The agency determined that the snakes only inhabit streams that flow year-round, excluding any ephemeral streams that don’t lie directly between perennial stretches of water. It also excluded overland areas between perennial stream systems that the snakes often use to move between aquatic areas for certain life-cycle functions like overwintering and reproduction. Finally, it required an absence of non-native species, ruling out thousands of acres of land dominated by invasive species like frogs and fish.

Both the center and professor Erika Nowak, director of Northern Arizona University’s garter snake research project whose work Fish and Wildlife cited in creating the designations, repeatedly objected to the agency’s decisions and were largely ignored, according to court documents. 

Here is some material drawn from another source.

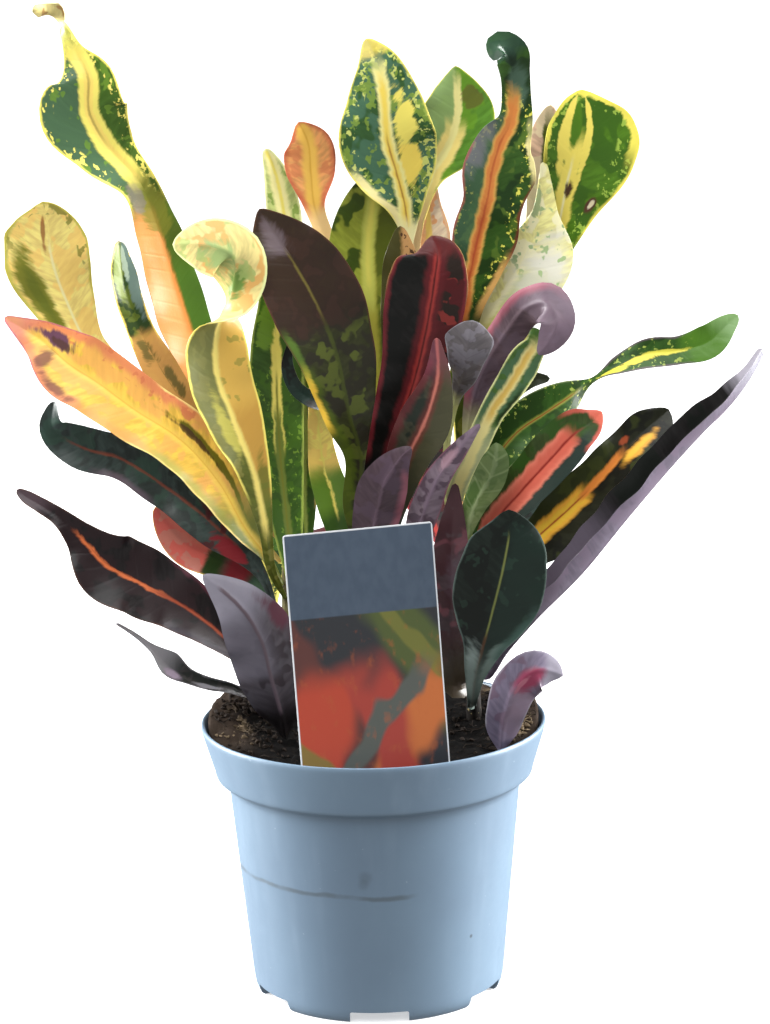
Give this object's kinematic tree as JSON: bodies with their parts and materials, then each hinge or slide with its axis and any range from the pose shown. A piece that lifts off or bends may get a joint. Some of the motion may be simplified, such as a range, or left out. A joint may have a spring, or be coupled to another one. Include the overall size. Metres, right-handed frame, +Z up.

The agency also moved the goalpost for determining whether a particular area is occupied. Before, any area with a snake detected in 1980 or later could be considered occupied. But Fish and Wildlife changed the cutoff year to 1998, reasoning that garter snakes live only 15 years.

Nowak warned the agency that the “secretive, difficult to detect,” snakes shouldn’t be ruled out of habitats so soon.

“It does not seem reasonable to conclude that streams that were not documented as occupied at the time of listing are truly not occupied,” she wrote in a letter to Fish and Wildlife. “Instead, given the cryptic nature of both species, a current lack of documented occupancy may be more of a reflection of incomplete survey effort than of true non-occupancy.”

Under the 2013 proposed rule, an entire stream would be protected if it contains record of at least one snake and at least one native prey. But the 2021 revision protects only 2.2 miles both up and downstream “from a known garter snake observation record.”

The center called the move “a rigid interpretation of individual snake movements, rather than the population at large.”

Nowak added that it wouldn't make sense for a population of snakes to use only portions of a stream rather than its entirety. 

Fish and Wildlife declined to comment.